Furthermore, ECC memory protects the most valuable asset of any organization: its data. Silent data corruption, where an error occurs without crashing the system, can be even more dangerous than a full-blown failure because it can go unnoticed for a long time, leading to flawed calculations and compromised databases. ECC memory acts as a safeguard against this threat.

Beyond ECC: Other Technologies Boosting DIMM Reliability

While ECC is the star player, other technologies work alongside it to create an even more stable memory subsystem in servers. These features address different aspects of memory performance and stress, contributing to overall system longevity and dependability.

Understanding these additional technologies helps you make a more informed decision when selecting server memory.

  • Registered (Buffered) DIMMs: Known as RDIMMs, these modules include a register on the DIMM itself. This register acts as a buffer between the memory controller and the DRAM chips, reducing the electrical load on the controller. This allows a server to support a much larger number of memory modules and higher memory capacities without sacrificing stability.
  • Memory Scrubbing: This is a proactive process where the system periodically scans the memory for errors. If it finds any correctable errors, it fixes them before they can accumulate and potentially cause a larger, uncorrectable problem. This helps maintain the health of the memory over the long term.
  • Thermal Sensors: High-performance server DIMMs can generate significant heat. Overheating is a common cause of memory failure. Many advanced DIMMs include onboard thermal sensors that allow the system to monitor temperatures and adjust cooling fan speeds accordingly, preventing thermal damage and ensuring reliable operation.

Choosing the Right DIMM: A Quick Comparison

When outfitting a server, you’ll mainly choose between Unbuffered DIMMs (UDIMMs), which are common in desktops, and Registered DIMMs (RDIMMs), which are standard in enterprise servers. The choice significantly impacts both performance and reliability, especially as you scale your memory capacity.

The table below breaks down the key differences to help you decide which is best for your needs.

DIMM TypeKey CharacteristicsBest Application
UDIMM (Unbuffered)Direct communication with the memory controller. Lower latency but puts more electrical load on the controller, limiting scalability.Entry-level servers, workstations, and desktop PCs with lower memory requirements.
RDIMM (Registered)Includes an onboard register to buffer signals. Reduces load on the memory controller, allowing for much higher memory capacities and better stability.Enterprise servers, data centers, and any system requiring large amounts of memory and maximum reliability.
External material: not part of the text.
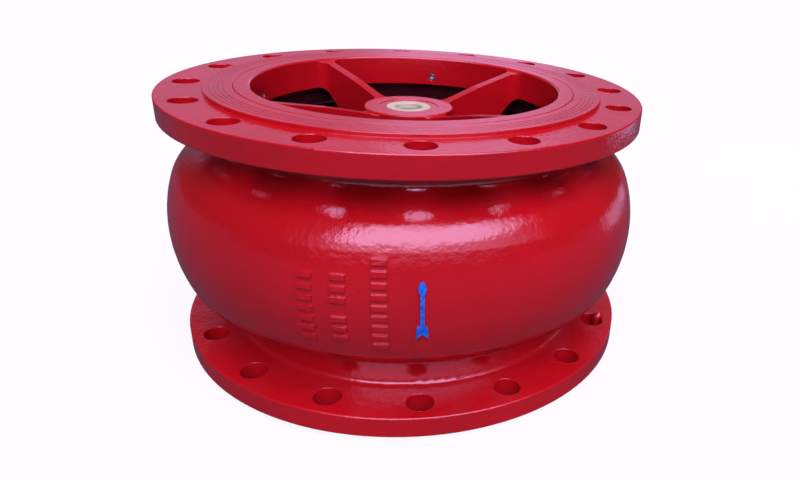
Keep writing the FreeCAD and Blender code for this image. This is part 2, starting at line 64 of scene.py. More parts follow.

For almost any serious server workload, RDIMMs with ECC are the superior choice. The stability and scalability they provide are essential for environments where downtime is not an option.

Best Practices for Implementing and Maintaining Reliable DIMMs

Simply buying the right hardware is only half the battle. Proper implementation and ongoing maintenance are key to ensuring your server’s memory remains reliable for its entire lifecycle. Following a few best practices can help you avoid common pitfalls and maximize uptime.

First and foremost, always verify compatibility. Check your server motherboard’s Qualified Vendor List (QVL) to ensure the DIMMs you choose have been tested and approved by the manufacturer. Mismatched memory is a frequent source of instability.

Additionally, proper physical installation is critical. Ensure DIMMs are fully seated in their slots and the retaining clips have clicked into place. Follow the motherboard’s manual for the correct population order, especially when not filling all slots, to ensure optimal performance and stability. Regular monitoring of system logs for memory errors can also provide an early warning of a failing module before it causes a major outage.

Frequently Asked Questions

What is the main difference between ECC and non-ECC memory?

The main difference is that ECC (Error-Correcting Code) memory can detect and correct single-bit memory errors, while non-ECC memory cannot. This makes ECC memory far more reliable and suitable for servers where data integrity is critical.

Can I mix ECC and non-ECC DIMMs in my server?

No, you should never mix ECC and non-ECC memory modules in the same system. Most motherboards will not boot if you do, and even if they did, the ECC functionality would be disabled, defeating the purpose of having it.

Do ECC DIMMs make my server slower?

ECC memory introduces a very slight performance overhead, typically around 1-2%, due to the extra step of checking for errors. However, this minor trade-off is almost always worth the immense gain in system stability and reliability for server applications.

How do I know if my server supports ECC memory?

You need to check the specifications for your server’s motherboard and CPU. Support for ECC memory is dependent on both components. Enterprise-grade server platforms almost always support ECC, while most consumer-grade hardware does not.

What are registered DIMMs (RDIMMs)?

Registered DIMMs, or RDIMMs, have a register on the memory module that buffers the command and address signals between the DRAM chips and the memory controller. This reduces the electrical load on the controller, allowing the system to support more memory modules and higher capacities with greater stability.